## START

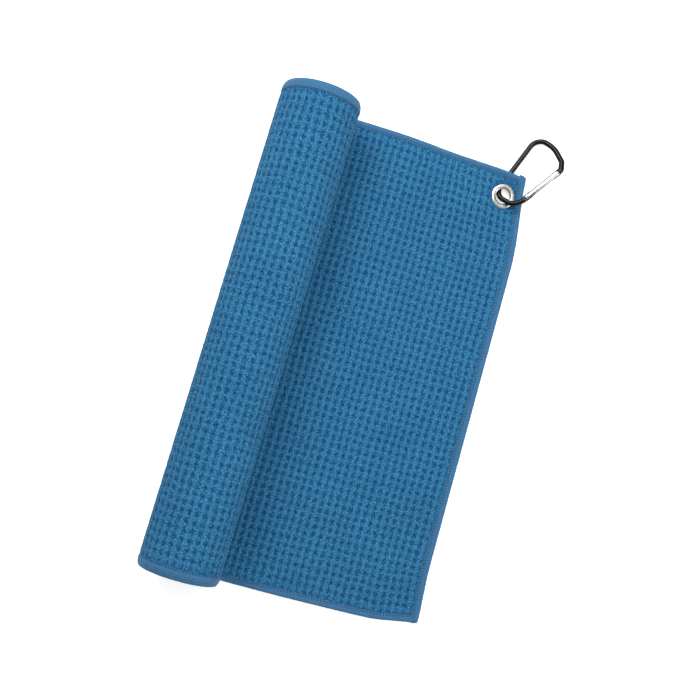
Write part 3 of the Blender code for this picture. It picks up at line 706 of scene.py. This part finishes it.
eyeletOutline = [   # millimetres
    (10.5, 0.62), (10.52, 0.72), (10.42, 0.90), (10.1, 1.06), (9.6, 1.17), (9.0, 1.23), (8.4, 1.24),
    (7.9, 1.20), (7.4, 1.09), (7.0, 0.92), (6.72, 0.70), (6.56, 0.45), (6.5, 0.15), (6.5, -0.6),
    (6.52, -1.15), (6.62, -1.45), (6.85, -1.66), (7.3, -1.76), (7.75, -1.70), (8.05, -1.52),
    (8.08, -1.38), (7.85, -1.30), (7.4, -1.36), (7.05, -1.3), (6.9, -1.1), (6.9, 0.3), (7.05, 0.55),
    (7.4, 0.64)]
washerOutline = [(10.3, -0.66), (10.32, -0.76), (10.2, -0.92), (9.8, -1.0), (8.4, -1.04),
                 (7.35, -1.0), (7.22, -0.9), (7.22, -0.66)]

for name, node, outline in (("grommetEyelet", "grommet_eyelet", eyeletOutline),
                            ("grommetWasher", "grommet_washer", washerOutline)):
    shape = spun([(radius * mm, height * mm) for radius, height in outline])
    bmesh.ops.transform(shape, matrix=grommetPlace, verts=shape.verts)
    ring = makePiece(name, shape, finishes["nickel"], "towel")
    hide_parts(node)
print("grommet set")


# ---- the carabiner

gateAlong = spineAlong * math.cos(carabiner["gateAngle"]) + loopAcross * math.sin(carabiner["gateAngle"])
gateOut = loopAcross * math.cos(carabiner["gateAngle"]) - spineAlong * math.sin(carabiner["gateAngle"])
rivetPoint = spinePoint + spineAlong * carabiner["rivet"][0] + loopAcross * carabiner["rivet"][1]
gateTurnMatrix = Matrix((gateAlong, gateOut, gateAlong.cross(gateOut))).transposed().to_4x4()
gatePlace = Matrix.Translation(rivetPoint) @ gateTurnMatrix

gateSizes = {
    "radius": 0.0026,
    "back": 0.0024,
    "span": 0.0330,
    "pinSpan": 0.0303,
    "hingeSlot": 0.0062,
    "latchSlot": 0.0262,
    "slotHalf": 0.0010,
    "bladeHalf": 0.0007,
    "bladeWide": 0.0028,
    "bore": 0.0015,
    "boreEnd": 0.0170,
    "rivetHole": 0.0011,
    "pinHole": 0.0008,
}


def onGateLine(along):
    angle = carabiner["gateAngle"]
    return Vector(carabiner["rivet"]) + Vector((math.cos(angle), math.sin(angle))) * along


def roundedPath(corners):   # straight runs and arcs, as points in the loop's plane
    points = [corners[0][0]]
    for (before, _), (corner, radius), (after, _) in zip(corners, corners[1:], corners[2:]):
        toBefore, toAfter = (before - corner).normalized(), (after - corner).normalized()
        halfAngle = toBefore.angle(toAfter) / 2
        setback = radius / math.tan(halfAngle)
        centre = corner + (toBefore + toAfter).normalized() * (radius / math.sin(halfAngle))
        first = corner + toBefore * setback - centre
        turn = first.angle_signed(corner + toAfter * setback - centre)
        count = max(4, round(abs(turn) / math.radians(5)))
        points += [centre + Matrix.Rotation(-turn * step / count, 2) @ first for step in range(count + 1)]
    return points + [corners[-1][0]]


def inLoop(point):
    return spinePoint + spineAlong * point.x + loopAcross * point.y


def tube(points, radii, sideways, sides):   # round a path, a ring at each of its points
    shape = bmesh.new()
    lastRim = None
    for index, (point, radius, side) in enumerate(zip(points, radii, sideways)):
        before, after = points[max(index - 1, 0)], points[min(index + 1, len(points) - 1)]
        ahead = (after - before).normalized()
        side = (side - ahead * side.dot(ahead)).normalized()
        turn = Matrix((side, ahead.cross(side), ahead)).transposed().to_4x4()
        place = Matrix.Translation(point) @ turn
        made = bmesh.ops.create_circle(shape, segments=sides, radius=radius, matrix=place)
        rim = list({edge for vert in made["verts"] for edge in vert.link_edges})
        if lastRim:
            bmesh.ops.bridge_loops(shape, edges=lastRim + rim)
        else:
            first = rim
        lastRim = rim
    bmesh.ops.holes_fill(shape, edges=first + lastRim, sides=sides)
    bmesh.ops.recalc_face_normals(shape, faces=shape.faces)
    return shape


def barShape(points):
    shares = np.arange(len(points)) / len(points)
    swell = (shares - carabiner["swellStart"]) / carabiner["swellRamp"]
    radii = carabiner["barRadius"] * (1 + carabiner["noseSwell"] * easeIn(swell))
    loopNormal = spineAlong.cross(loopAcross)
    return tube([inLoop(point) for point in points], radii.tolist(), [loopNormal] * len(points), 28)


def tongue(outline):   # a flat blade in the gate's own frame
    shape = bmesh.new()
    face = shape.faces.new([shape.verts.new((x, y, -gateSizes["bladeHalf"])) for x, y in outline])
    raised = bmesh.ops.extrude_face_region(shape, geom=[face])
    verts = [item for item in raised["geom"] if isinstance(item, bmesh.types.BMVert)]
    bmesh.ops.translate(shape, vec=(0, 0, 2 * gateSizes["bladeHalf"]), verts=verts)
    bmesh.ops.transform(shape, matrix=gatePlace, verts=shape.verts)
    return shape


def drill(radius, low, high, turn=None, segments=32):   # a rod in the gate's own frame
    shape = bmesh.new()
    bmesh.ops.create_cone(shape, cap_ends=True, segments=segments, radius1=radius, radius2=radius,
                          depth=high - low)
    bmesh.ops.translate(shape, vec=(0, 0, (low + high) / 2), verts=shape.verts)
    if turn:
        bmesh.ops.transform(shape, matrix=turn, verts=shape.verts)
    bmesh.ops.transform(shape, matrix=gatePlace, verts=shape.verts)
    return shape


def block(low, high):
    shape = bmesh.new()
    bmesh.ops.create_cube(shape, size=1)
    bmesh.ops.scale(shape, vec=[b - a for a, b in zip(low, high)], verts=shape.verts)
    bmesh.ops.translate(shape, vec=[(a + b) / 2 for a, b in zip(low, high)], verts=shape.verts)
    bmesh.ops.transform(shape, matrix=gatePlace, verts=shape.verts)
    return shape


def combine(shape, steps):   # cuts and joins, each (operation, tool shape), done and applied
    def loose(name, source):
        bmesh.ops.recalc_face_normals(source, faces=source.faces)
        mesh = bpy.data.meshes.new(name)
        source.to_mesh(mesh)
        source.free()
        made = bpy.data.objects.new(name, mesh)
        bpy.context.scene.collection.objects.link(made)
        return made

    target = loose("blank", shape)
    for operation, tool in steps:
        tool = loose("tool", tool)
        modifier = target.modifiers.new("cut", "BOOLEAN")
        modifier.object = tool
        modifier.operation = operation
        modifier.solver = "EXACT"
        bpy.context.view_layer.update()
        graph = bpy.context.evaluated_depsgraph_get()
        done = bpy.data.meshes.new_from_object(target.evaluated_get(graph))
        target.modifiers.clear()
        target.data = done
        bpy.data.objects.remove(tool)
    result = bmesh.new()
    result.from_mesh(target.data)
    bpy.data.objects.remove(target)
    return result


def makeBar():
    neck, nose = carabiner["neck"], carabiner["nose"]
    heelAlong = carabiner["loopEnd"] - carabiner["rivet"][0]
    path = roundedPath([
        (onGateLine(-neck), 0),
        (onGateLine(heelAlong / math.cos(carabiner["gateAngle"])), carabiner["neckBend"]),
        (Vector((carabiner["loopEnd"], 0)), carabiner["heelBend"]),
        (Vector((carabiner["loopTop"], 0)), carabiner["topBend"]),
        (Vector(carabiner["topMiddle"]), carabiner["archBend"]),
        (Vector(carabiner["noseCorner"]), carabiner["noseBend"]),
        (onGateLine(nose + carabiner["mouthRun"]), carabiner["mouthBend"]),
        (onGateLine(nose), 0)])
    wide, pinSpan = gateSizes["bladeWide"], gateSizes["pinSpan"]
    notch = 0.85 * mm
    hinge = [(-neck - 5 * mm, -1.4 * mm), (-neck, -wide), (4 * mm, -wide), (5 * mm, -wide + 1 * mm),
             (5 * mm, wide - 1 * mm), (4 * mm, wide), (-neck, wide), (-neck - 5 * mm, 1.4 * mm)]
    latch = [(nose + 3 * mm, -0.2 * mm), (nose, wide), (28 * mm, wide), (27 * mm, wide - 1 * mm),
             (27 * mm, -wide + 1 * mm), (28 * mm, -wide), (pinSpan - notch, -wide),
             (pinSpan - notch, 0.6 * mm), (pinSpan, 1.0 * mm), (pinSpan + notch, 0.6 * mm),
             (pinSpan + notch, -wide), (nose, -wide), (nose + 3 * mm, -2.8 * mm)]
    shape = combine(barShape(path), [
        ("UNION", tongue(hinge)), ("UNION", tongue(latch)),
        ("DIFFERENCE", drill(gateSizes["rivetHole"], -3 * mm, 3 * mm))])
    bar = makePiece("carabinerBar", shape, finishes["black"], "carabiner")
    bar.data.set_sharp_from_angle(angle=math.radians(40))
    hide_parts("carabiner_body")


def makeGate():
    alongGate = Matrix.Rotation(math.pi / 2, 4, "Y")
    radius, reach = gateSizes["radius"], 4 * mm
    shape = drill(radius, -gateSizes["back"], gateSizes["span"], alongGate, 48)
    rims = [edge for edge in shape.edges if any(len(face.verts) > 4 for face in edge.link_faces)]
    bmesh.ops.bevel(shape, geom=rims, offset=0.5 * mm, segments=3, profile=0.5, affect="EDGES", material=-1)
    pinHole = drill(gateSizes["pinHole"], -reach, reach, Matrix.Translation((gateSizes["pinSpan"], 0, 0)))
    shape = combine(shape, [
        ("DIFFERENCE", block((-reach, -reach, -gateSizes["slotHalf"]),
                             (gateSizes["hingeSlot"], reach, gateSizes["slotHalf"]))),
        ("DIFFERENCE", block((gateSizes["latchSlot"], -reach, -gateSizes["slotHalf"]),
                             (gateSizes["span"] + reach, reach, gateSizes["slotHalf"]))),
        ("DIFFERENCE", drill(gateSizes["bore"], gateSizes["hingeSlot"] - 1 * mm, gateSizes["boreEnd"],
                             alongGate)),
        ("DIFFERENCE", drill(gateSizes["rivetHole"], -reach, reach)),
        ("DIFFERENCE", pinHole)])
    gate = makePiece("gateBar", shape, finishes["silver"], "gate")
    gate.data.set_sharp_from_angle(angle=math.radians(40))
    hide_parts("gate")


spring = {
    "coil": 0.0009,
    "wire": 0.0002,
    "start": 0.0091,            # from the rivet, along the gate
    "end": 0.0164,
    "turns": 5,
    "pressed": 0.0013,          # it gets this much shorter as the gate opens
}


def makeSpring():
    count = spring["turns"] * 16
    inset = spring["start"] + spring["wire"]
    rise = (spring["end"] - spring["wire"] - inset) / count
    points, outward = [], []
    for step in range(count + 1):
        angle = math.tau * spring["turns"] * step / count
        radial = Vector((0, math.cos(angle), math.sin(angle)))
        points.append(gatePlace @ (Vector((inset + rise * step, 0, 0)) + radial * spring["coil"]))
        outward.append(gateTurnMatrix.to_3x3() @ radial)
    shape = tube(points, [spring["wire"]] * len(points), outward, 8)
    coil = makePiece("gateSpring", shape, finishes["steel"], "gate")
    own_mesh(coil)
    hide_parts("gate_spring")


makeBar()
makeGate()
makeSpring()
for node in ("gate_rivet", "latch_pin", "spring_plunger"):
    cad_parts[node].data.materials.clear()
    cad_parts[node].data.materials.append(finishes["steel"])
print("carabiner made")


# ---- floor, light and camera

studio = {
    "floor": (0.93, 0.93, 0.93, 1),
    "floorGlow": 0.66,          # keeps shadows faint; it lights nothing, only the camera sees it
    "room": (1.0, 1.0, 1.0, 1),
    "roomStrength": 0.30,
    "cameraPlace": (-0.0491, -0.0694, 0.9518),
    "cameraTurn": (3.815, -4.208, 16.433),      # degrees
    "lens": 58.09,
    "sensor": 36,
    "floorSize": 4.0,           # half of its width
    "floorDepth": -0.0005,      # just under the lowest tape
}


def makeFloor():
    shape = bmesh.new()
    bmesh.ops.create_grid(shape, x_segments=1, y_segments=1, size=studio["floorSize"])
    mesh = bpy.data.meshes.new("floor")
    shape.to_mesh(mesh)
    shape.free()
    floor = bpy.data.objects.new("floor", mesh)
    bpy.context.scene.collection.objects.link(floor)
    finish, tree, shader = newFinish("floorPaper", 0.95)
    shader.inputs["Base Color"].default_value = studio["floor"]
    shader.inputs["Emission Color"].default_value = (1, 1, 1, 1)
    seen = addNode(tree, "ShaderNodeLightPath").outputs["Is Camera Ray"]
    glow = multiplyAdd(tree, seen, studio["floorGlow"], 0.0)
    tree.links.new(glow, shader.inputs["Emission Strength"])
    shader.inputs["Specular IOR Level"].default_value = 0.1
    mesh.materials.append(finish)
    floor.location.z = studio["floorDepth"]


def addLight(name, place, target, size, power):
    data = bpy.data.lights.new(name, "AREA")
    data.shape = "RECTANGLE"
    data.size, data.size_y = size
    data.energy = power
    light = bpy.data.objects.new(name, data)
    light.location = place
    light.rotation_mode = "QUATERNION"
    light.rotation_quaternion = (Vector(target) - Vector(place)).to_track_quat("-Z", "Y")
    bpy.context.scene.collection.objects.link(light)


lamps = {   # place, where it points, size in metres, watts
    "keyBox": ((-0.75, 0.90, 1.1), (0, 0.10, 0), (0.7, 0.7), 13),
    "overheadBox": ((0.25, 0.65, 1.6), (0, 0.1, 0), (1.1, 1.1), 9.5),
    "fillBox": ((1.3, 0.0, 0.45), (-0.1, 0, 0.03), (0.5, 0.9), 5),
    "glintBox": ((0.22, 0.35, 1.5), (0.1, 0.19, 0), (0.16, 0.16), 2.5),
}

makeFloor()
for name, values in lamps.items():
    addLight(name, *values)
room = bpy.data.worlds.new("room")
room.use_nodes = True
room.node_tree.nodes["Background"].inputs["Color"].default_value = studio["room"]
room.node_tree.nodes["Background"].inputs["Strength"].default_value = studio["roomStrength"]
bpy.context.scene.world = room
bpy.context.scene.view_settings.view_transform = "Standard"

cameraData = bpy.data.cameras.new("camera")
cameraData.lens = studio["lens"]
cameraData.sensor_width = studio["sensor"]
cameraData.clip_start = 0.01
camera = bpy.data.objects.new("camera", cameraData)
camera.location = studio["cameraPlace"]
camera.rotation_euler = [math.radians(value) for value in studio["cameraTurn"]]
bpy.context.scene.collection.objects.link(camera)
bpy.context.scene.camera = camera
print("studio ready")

## END

## Description of the task
Set down each line of the material verbatim, from the first line through the line that contains "(7.35, -1.0), (7.22, -0.9), (7.22, -0.66)]".

## Exercise response
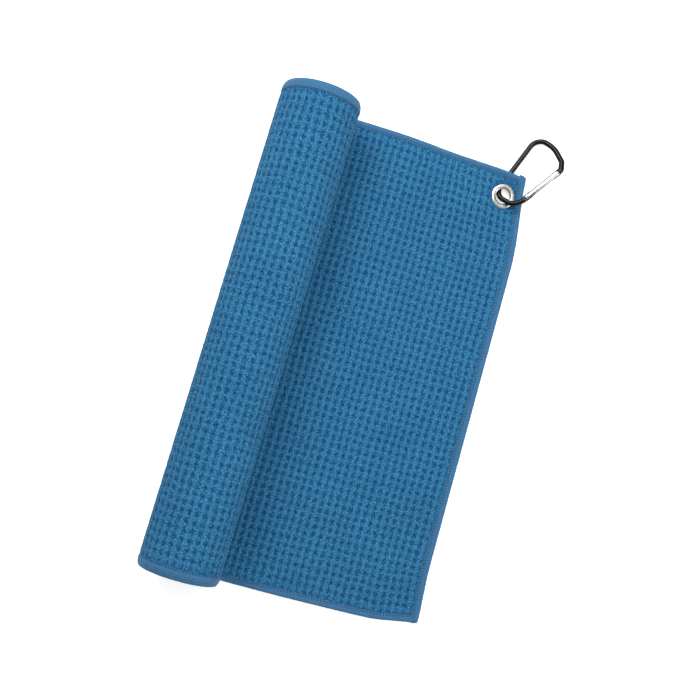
Write part 3 of the Blender code for this picture. It picks up at line 706 of scene.py. This part finishes it.
eyeletOutline = [   # millimetres
    (10.5, 0.62), (10.52, 0.72), (10.42, 0.90), (10.1, 1.06), (9.6, 1.17), (9.0, 1.23), (8.4, 1.24),
    (7.9, 1.20), (7.4, 1.09), (7.0, 0.92), (6.72, 0.70), (6.56, 0.45), (6.5, 0.15), (6.5, -0.6),
    (6.52, -1.15), (6.62, -1.45), (6.85, -1.66), (7.3, -1.76), (7.75, -1.70), (8.05, -1.52),
    (8.08, -1.38), (7.85, -1.30), (7.4, -1.36), (7.05, -1.3), (6.9, -1.1), (6.9, 0.3), (7.05, 0.55),
    (7.4, 0.64)]
washerOutline = [(10.3, -0.66), (10.32, -0.76), (10.2, -0.92), (9.8, -1.0), (8.4, -1.04),
                 (7.35, -1.0), (7.22, -0.9), (7.22, -0.66)]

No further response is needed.